Given problem
Take the material and output all of it exactly.

Stored records
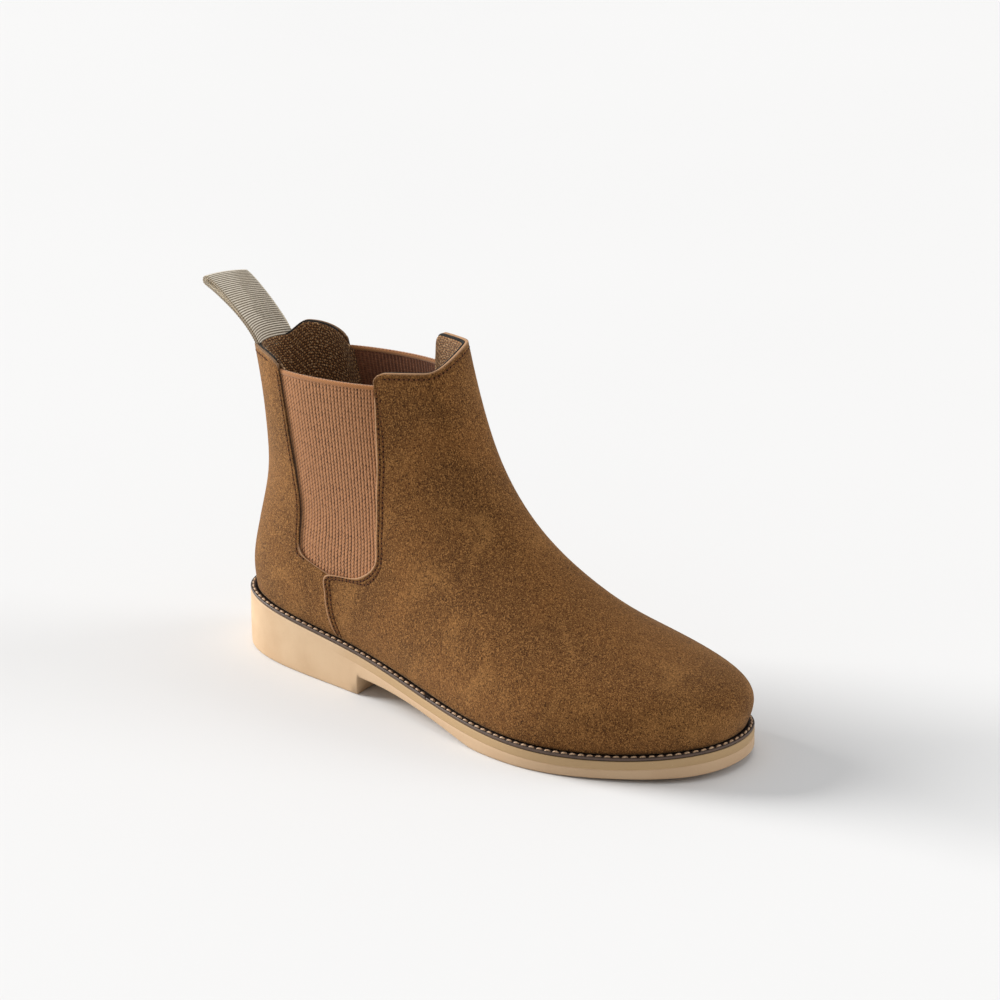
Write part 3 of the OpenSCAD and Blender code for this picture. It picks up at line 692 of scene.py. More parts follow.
# %% Welt leather
def welt_leather(name, dark, light, edge_light):
    f = Finish(name, roughness=0.5, specular=0.4)
    place = f.object_places()
    grain = f.cells(place, 900)
    mottle = f.noise(place, 160, 3, 0.6)
    rubbed = f.attribute("rubbed")
    colour = f.mix(f.range(mottle, 0.3, 0.7), dark, light)
    colour = f.mix(f.math("MULTIPLY", rubbed, f.range(mottle, 0.2, 0.6, 0.6, 1.0)), colour, edge_light)
    height = f.math("MULTIPLY_ADD", grain, 0.5, f.math("MULTIPLY", mottle, 0.5))
    return f.finish(colour, f.bump(height, 0.00012, 0.6), f.range(mottle, 0.3, 0.7, 0.42, 0.62))


WELT_LEATHER = welt_leather("welt_leather_dark", tone(32, 21, 17), tone(50, 35, 28), tone(96, 76, 64))

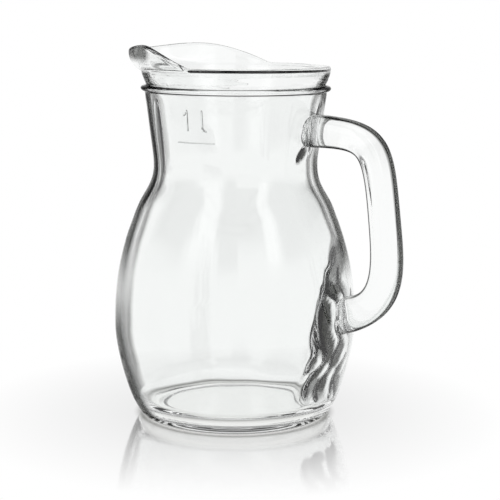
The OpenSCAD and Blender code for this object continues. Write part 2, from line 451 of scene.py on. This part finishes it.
def rim_edge(outer_r, inner_r, z_edge, edge, tall):
    """Rounded edge from the outside over to the inside; the plain rim's is squarer than the lip's."""
    turn = np.radians(np.arange(EDGE_STEP, 180, EDGE_STEP))[None, :]
    across, up = power_cos_sin(turn, 1 - RIM_SQUARENESS * (1 - tall))
    r = 0.5 * (outer_r + inner_r) + 0.5 * (outer_r - inner_r) * across
    return np.stack([r, z_edge + edge * up], axis=2)


def mouth_side(inner_r, z_edge):
    """Inside from the edge down into the straight mouth."""
    down = np.linspace(0, 1, SIDE_ROWS)[None, :]
    low_z = RIM_Z - MOUTH_DROP
    bulge = (1 - down ** INNER_BULGE) ** (1 / INNER_BULGE)
    curved = np.stack([MOUTH_R + (inner_r - MOUTH_R) * bulge, z_edge + down * (low_z - z_edge)], axis=2)
    straight = np.linspace((MOUTH_R, low_z), (MOUTH_R, MOUTH_LOW_Z), MOUTH_ROWS)[1:]
    straight = np.broadcast_to(straight, (len(curved), *straight.shape))
    return np.concatenate([curved, straight], axis=1)


def rim_columns(a):
    """Outside of the collar, edge and inside of the mouth: an array (columns, points, 2)."""
    height, scoop = (x[:, None] for x in lip_shape(a))
    tall = smooth_step(height / LIP_FULL_RISE)
    edge = RIM_ROUND + (LIP_EDGE - RIM_ROUND) * tall
    z_edge = RIM_Z + height - edge
    outside = collar_side(scoop, z_edge)
    outer_r = outside[:, -1:, 0]
    inner_r = outer_r - (RIM_R - MOUTH_R + (LIP_THICKNESS - RIM_R + MOUTH_R) * tall)
    rounded = rim_edge(outer_r, inner_r, z_edge, edge, tall)
    return np.concatenate([outside, rounded, mouth_side(inner_r, z_edge)], axis=1)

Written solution
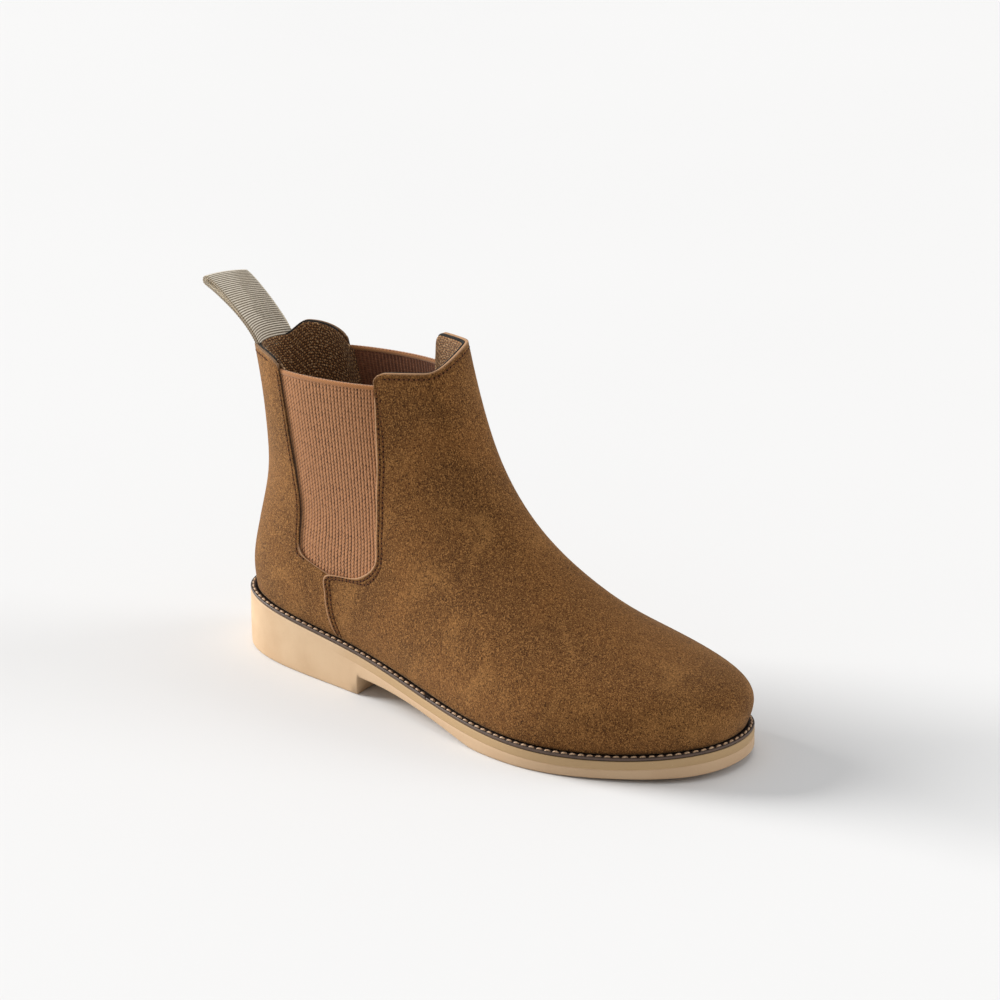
Write part 3 of the OpenSCAD and Blender code for this picture. It picks up at line 692 of scene.py. More parts follow.
# %% Welt leather
def welt_leather(name, dark, light, edge_light):
    f = Finish(name, roughness=0.5, specular=0.4)
    place = f.object_places()
    grain = f.cells(place, 900)
    mottle = f.noise(place, 160, 3, 0.6)
    rubbed = f.attribute("rubbed")
    colour = f.mix(f.range(mottle, 0.3, 0.7), dark, light)
    colour = f.mix(f.math("MULTIPLY", rubbed, f.range(mottle, 0.2, 0.6, 0.6, 1.0)), colour, edge_light)
    height = f.math("MULTIPLY_ADD", grain, 0.5, f.math("MULTIPLY", mottle, 0.5))
    return f.finish(colour, f.bump(height, 0.00012, 0.6), f.range(mottle, 0.3, 0.7, 0.42, 0.62))


WELT_LEATHER = welt_leather("welt_leather_dark", tone(32, 21, 17), tone(50, 35, 28), tone(96, 76, 64))

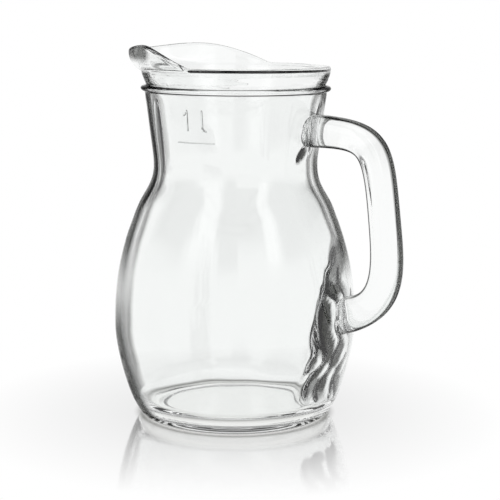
The OpenSCAD and Blender code for this object continues. Write part 2, from line 451 of scene.py on. This part finishes it.
def rim_edge(outer_r, inner_r, z_edge, edge, tall):
    """Rounded edge from the outside over to the inside; the plain rim's is squarer than the lip's."""
    turn = np.radians(np.arange(EDGE_STEP, 180, EDGE_STEP))[None, :]
    across, up = power_cos_sin(turn, 1 - RIM_SQUARENESS * (1 - tall))
    r = 0.5 * (outer_r + inner_r) + 0.5 * (outer_r - inner_r) * across
    return np.stack([r, z_edge + edge * up], axis=2)


def mouth_side(inner_r, z_edge):
    """Inside from the edge down into the straight mouth."""
    down = np.linspace(0, 1, SIDE_ROWS)[None, :]
    low_z = RIM_Z - MOUTH_DROP
    bulge = (1 - down ** INNER_BULGE) ** (1 / INNER_BULGE)
    curved = np.stack([MOUTH_R + (inner_r - MOUTH_R) * bulge, z_edge + down * (low_z - z_edge)], axis=2)
    straight = np.linspace((MOUTH_R, low_z), (MOUTH_R, MOUTH_LOW_Z), MOUTH_ROWS)[1:]
    straight = np.broadcast_to(straight, (len(curved), *straight.shape))
    return np.concatenate([curved, straight], axis=1)


def rim_columns(a):
    """Outside of the collar, edge and inside of the mouth: an array (columns, points, 2)."""
    height, scoop = (x[:, None] for x in lip_shape(a))
    tall = smooth_step(height / LIP_FULL_RISE)
    edge = RIM_ROUND + (LIP_EDGE - RIM_ROUND) * tall
    z_edge = RIM_Z + height - edge
    outside = collar_side(scoop, z_edge)
    outer_r = outside[:, -1:, 0]
    inner_r = outer_r - (RIM_R - MOUTH_R + (LIP_THICKNESS - RIM_R + MOUTH_R) * tall)
    rounded = rim_edge(outer_r, inner_r, z_edge, edge, tall)
    return np.concatenate([outside, rounded, mouth_side(inner_r, z_edge)], axis=1)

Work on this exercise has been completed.